There was certainly a limit to what could be written and published at all and maybe this was already the absolute maximum of criticism possible and it had to be hidden in that family story that makes us all wonder how the mother could sacrifice so much for the brother who only brought misery into the family. All that rich traditional food must also have an extra symbolic meaning.

18Simone2
Okt. 8, 2014, 2:42 pm

After the reviews, I thought the book would disappoint me but it didn't. Not at all. It clearly was not written for people all over the world, but how bad is that? I have read it as a story about Vietnam for the Vietnamese. I agree with Deern that Duong Thu Huong has probably uttered the maximum allowable amount of criticism on communism The detailed descriptions of the food, the village of the aunt and the life in the city, I thought beautiful; they show the timelessness of the country and the way people live there - by the way exactly as I remember it after a trip to Vietnam in 1994. I think it is the story of a country and its people that has always managed to remain authentic, despite the influences of other countries.

19annamorphic
Okt. 10, 2014, 8:15 am

Finished this last night. It did improve as it went along but somehow failed to hit the mark for me. I agree with Minks at #11 about the handy clever student type who voices lots of opinions we should agree with near the end -- that's a problem I've noticed in several 1001 novels whose authors couldn't reconcile the more personal trajectory of their novel with the political message they wanted to convey.
Anyway, my take-away on this one is that revenge and self-sacrifice are both poor ways to run your life.

20japaul22
Okt. 10, 2014, 3:47 pm

I ended up in the group that liked this. I was expecting it to be more political, but ended up liking the way it focused on foods and rituals instead. The politics were obviously still there, but they weren't as prevalent as other similar books that I've read. I thought the writing skill was a bit weak, but it's always hard when reading a translation to know whether some of that would be different if I was reading in the original language. Anyway, I'm glad I read it.

21amerynth
Okt. 16, 2014, 8:09 am

I finished the book this morning. I liked but didn't love it.

Like others, I found the book lacked an essential emotional core, but perhaps that was part of the point. To live under the circumstances described, you may have to stuff your emotions away in order to just survive.

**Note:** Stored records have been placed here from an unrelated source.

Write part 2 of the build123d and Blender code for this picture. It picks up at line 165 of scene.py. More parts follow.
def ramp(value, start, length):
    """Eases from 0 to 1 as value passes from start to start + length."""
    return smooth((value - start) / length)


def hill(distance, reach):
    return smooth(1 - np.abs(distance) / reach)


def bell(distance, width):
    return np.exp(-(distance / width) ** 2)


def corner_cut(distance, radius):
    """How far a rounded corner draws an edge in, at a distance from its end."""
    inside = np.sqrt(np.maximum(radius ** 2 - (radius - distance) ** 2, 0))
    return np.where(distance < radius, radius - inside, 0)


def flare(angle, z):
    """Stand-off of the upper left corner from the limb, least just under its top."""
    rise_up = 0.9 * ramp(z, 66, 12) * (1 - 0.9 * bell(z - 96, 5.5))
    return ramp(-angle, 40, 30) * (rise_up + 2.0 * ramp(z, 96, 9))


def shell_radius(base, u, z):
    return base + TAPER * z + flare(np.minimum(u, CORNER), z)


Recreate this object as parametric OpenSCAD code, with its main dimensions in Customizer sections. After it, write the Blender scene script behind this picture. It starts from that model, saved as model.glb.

What I liked about the book was the insight into the Communist regime in Vietnam.... it certainly felt like a realistic portrayal.

22soffitta1
Okt. 24, 2014, 2:04 pm

I started reading the comments before I finished the book, and recognised many of my own feelings towards it. I didn't connect with the characters, I don't mean I disliked it or thought the characters were bad, just that at times passion was missing in the character. They seemed downtrodden, with their lives very much dictated by outside forces. There were glimpses of more, but the author didn't always expand on it, leaving a sort of unsatisfied feeling. I can see how this was such a polemic and important novel historically, so I am glad to have expanded my reading, but I think I'll need to read it again to really draw it out.

23sjmccreary
Dez. 11, 2014, 3:23 pm

I finally got this book read - quite late for the group read. I don't know that I have anything to add to the comments already made. I was hoping for more about the larger society, but I'm happy to accept it as a story about one family. I thought it still offers interesting insights. The prevalence of self-sacrifice in the older women was disturbing to me. The aunt was a single woman, so using her wealth to help the extended family seemed less questionable than the mother denying her own daughter food and suitable shelter just to provide for her nephews. I got the subsequent diabetes diagnosis - as an unintended consequence of that generosity, and resulting in still further sacrifices. As much as I found him repugnant, I would have liked to know more about the uncle.

Not the best book ever read, but definitely worth the effort.